Each year I judge my “real” age by how I am able to perform at camp.  I don’t mean just physically but also mentally.  Because my family has been greatly effected by dementia, I’ve done a good deal of study on the brain as it relates to getting older.  I’ve learned that what is good for the heart is good for the brain.

I exercise almost every day for an hour.  This is divided into 40 minutes of arobic, 10 minutes of strength training and 10 of stretching and flexiblity.  I also understand that much of a person’s mental and physical strength depends on their health.  Strokes and heart conditions greatly limit a person’s physical and mental capacities.
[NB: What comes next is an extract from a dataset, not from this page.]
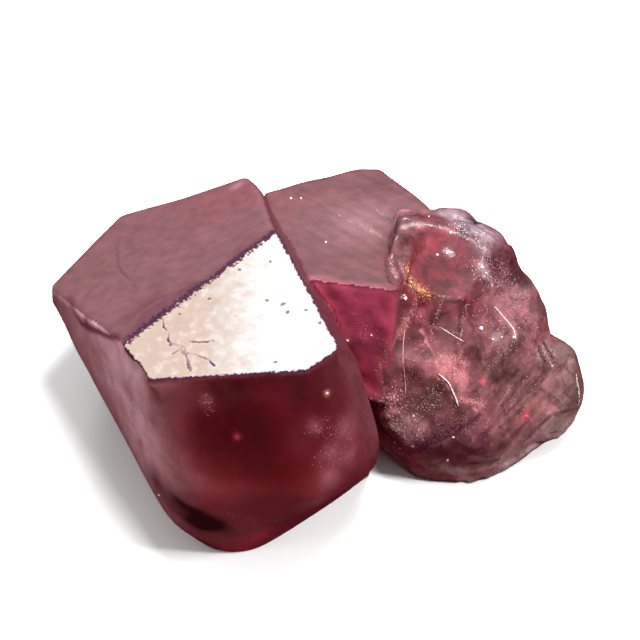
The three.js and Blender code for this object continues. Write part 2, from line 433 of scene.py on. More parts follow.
def sample(values, at):
    """Values of a grid field at places in the row frame, in mm."""
    cell = (at - (X[0], Y[0], Z[0])) / STEP
    base = np.clip(np.floor(cell).astype(int), 0, np.array(stone.shape) - 2)
    part = cell - base
    out = 0
    for i in (0, 1):
        for j in (0, 1):
            for k in (0, 1):
                share = (np.where(i, part[:, 0], 1 - part[:, 0]) * np.where(j, part[:, 1], 1 - part[:, 1])
                         * np.where(k, part[:, 2], 1 - part[:, 2]))
                v = values[base[:, 0] + i, base[:, 1] + j, base[:, 2] + k]
                out = out + (share[:, None] * v if v.ndim > 1 else share * v)
    return out


def faces_of(part):
    centre, faces = part
    return [(n, normal_of(h, t), normal_of(h, t) @ (np.array(centre) + SHIFT) + r) for n, h, t, r in faces]


def read(field_of):
    return points @ field_of[1] - field_of[2]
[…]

In truth I purposely push myself at camp.  Five days of grueling exercise is a good gage of what the next year may hold regarding my stamina.  I figure it’s cheaper than going to a physical fitness camp or pay a coach to determine my physical abilities.  Each year I find ways that I must retrain my body.  

This year, I discovered that I had a difficult time packing luggage into the van we were using on our trip home.   It was not because I couldn’t lift the luggage but because I wasn’t able to maintain a bend position for the length of time the task demanded.  This year, I’ll be walking with my back bend at the waist each day to strengthen those weak muscles.

I also found that holding in my mind one thought or task that needed to be done was more difficult than it had been in the past.  With fifteen things that needed to be done all at one time, it is essential to keep a mental priority list going all the time.  I think I’ve let my brain get sloppy in this area. 

I’ve read that this is one of the drawbacks of an older brain.  The ability to maintain a list of tasks in your brain becomes more difficult.  It isn’t that the brain is defective.  It only means that the older brain thinks differently.  Keeping a list becomes an essential for an older adult.  Fortunately, as a child, I found that writing on the palm of my hand is a handy and portable way to keep a list.  I used my palm list a lot during the weekend.

In truth, keeping more than one thought going has never been a strong ability for me.  My husband has graciously told me that he believes that my concentration on one task has enabled me to accomplish more tasks in the long run.  Not sure that true but I took the compliment anyway.

Other than making lists, the professionals don’t seem to have any mnemonic tricks that will enable you to keep thoughts stuck in your mind.  What about you?  Have you found some little tid bit of information that helps you use  your brain in a more efficient way?  Comments and suggestions are welcomed!